Integration of domain knowledge: Incorporation of human strategies, heuristics (e.g., effective lifetime scheduling), and direct networking knowledge leads to improved performance and interpretable decision rules (Nguyen et al., 2018, Vitale et al., 13 Oct 2025).
Generalization and robustness: Methods to avoid overfitting to specific task configurations, improve task transfer, and account for sample diversity and failure risk are under active paper (Ahmed et al., 2022).
Formal safety and interpretability: Applications in critical domains (e.g., autonomous driving, healthcare) demand provable safety guarantees and interpretable policy behavior, which remain unsolved in highly interactive, multi-agent settings (Schester et al., 21 Nov 2024, Shaik et al., 2023).

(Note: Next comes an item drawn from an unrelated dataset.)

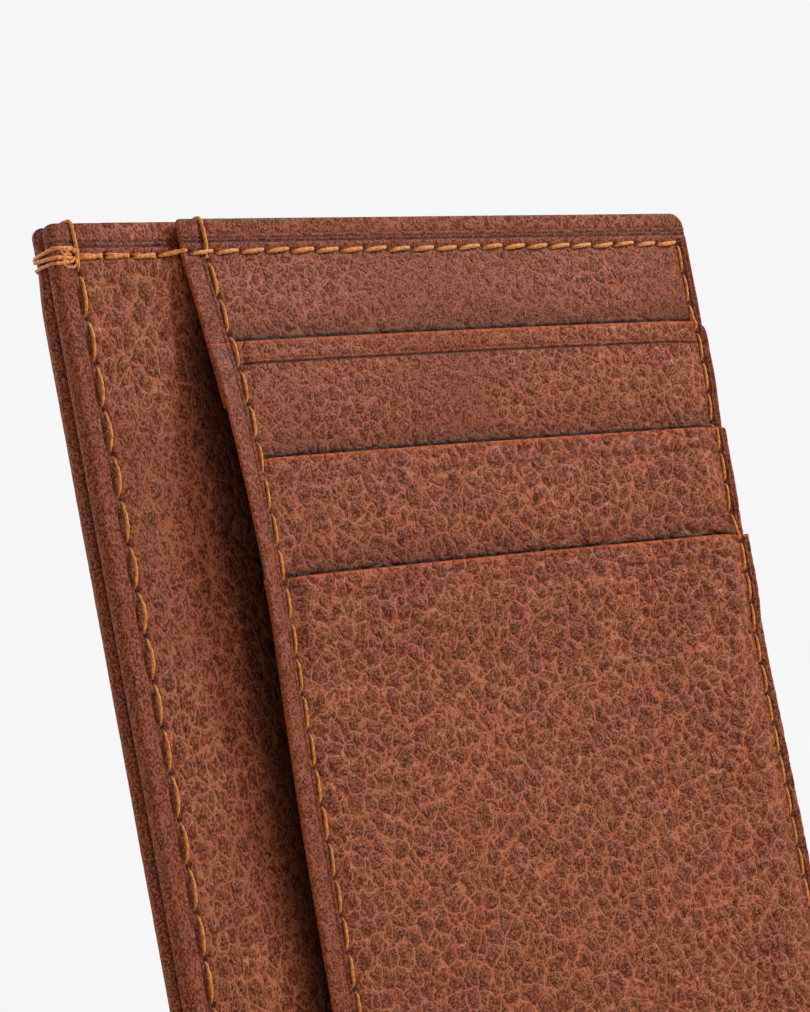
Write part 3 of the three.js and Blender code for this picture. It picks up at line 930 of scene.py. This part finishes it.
def tack(node, name, z_middle, seed):
    """Strands wound round the left edge of both leaves, with a small knot on the front."""
    rng = np.random.default_rng(seed)
    tubes = []
    front, back = DIVIDER_FRONT + 0.12, -0.12
    fine = np.linspace(0, 1, 41)
    strands = (0.55, -0.3, 0.18, 2.9), (0.05, 0.25, 0.19, 2.7), (-0.6, -0.1, 0.15, 1.9)
    for offset, lean, size, reach in strands:
        half = [LEFT + inward for inward in (reach, 1.4, 0.5, 0.04, -0.06)]
        depths = [front + off for off in (-0.5, 0, -0.02, -0.3, -0.9)]
        depths += [back + off for off in (0.9, 0.3, 0.02, 0, 0.4)]
        t = np.linspace(0, 1, len(depths))
        x = np.interp(fine, t, half + half[::-1])
        depth = np.interp(fine, t, depths)
        z = z_middle + offset + lean * (2 * fine - 1) + 0.05 * np.sin(fine * 9 + rng.random() * 6)
        path = place(x, depth, z)
        smooth = path.copy()
        smooth[1:-1] = (path[:-2] + 2 * path[1:-1] + path[2:]) / 4
        tubes.append(tube(smooth, np.full(len(fine), size)))
    for k in range(5):
        turn = np.linspace(0, 4.2, 19) + rng.random() * 6
        wide, tall = 0.5 + 0.25 * rng.random(), 0.28 + 0.3 * rng.random()
        x = LEFT + 1.8 + 0.35 * rng.normal() + wide * np.cos(turn)
        z = z_middle + 0.1 + 0.25 * rng.normal() + tall * np.sin(turn)
        depth = front + 0.08 + 0.14 * np.sin(turn * 1.5 + k)
        tubes.append(tube(place(x, depth, z), np.full(len(turn), 0.13)))
    bundle(name, node, tubes)


tack("top_corner_tack", "top_corner_knot", SEAM_TOP, 17)
tack("bottom_corner_tack", "bottom_corner_knot", SEAM_BOTTOM, 18)

# ---------------------------------------------------------------- floor, light and camera


def floor(radius=0.9, sides=96):
    mesh = bpy.data.meshes.new("floor")
    angles = np.linspace(0, 2 * math.pi, sides + 1)[:-1]
    rim = [(radius * math.cos(a), radius * math.sin(a), 0) for a in angles]
    mesh.from_pydata(rim, [], [list(range(sides))])
    look = Look("pale_floor")
    look.shader.inputs["Base Color"].default_value = rgb(238, 238, 238)
    look.shader.inputs["Roughness"].default_value = 0.8
    mesh.materials.append(look.material)
    piece = bpy.data.objects.new("floor", mesh)
    bpy.context.scene.collection.objects.link(piece)


floor()


LIT = Vector((0, 0, 0.075))  # the place on the wallet that the lights aim at


def area_light(name, location, size, power):
    light = bpy.data.lights.new(name, "AREA")
    light.shape, light.size, light.energy = "SQUARE", size, power
    lamp = bpy.data.objects.new(name, light)
    lamp.location = location
    lamp.rotation_mode = "QUATERNION"
    lamp.rotation_quaternion = (LIT - Vector(location)).to_track_quat("-Z", "Y")
    bpy.context.scene.collection.objects.link(lamp)


area_light("key", (0.42, -0.30, 0.42), 0.16, 3.4)
area_light("fill", (-0.30, -0.40, 0.28), 0.40, 0.6)
area_light("back", (-0.25, 0.55, 0.40), 0.40, 2.6)

# The camera sees a pale grey, and the wallet is lit by a weaker one
world = bpy.data.worlds.new("studio")
bpy.context.scene.world = world
world.use_nodes = True
nodes, links = world.node_tree.nodes, world.node_tree.links
sky = nodes["Background"]
sky.inputs["Color"].default_value = rgb(246, 246, 246)
seen = nodes.new("ShaderNodeLightPath")
amount = nodes.new("ShaderNodeMapRange")
amount.inputs["To Min"].default_value = 0.21
links.new(seen.outputs["Is Camera Ray"], amount.inputs["Value"])
links.new(amount.outputs[0], sky.inputs["Strength"])
bpy.context.scene.view_settings.view_transform = "Standard"

# The photograph's viewing angle in degrees, the distance in metres, the lens in mm, and what it aims at
AZIMUTH, ELEVATION, ROLL, DISTANCE, LENS = -44.05, -6.80, -10.86, 0.3965, 152.2
AIM = Vector((-0.0009, 0.00273, 0.08264))
a, e, r = (math.radians(v) for v in (AZIMUTH, ELEVATION, ROLL))
away = Vector((math.sin(a) * math.cos(e), -math.cos(a) * math.cos(e), math.sin(e)))
level = Vector((math.cos(a), math.sin(a), 0))
upright = away.cross(level)
right = level * math.cos(r) + upright * math.sin(r)
up = upright * math.cos(r) - level * math.sin(r)
camera = bpy.data.objects.new("camera", bpy.data.cameras.new("camera"))
camera.data.lens, camera.data.sensor_width = LENS, 36
camera.data.clip_start = 0.01
turned = Matrix((right, up, away)).transposed().to_4x4()
camera.matrix_world = Matrix.Translation(AIM + away * DISTANCE) @ turned
bpy.context.scene.collection.objects.link(camera)
bpy.context.scene.camera = camera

6. Representative Algorithms and Mathematical Notation

The evolution of MA-DRL methods can be understood through characteristic algorithmic templates:

Q-Learning/Deep Q-Networks (DQN/Double DQN) in MA setting:

$Q(s, a) \leftarrow Q(s, a) + \alpha [r + \gamma \max_{a'} Q(s', a') - Q(s, a)]$

with modifications for selective negative update (leniency), target networks (DDQN), and joint value estimation (mixing networks).

Entropy-regularized Actor-Critic objectives for agent $i$ :

$J_{\pi_i}(\theta_i) = \mathbb{E}_{s \sim D, a \sim \pi}[ \mathcal{H}(\pi(a_i|o_i)) - Q_{\beta}(s, a) ]$

with appropriately factorized policies for hybrid action spaces (Hua et al., 2022).

Hybrid macro-action Bellman update:

$y_i = r^c + \gamma^{\tau} Q_{\theta_i}^-(h', \arg\max_{m'} Q_{\theta_i}(h', m'))$

with macro-action durations and “squeezed” replay buffers (Xiao et al., 2020).

These mathematical principles underpin the policy optimization dynamics, convergence analysis, and empirical gains reported throughout the literature.

MA-DRL thus represents a convergent research thread integrating RL theory, deep learning, communication and distributed systems, and control. Progress in MA-DRL directly transfers to advances in distributed robotics, smart infrastructure, autonomous transportation, and multi-agent artificial intelligence.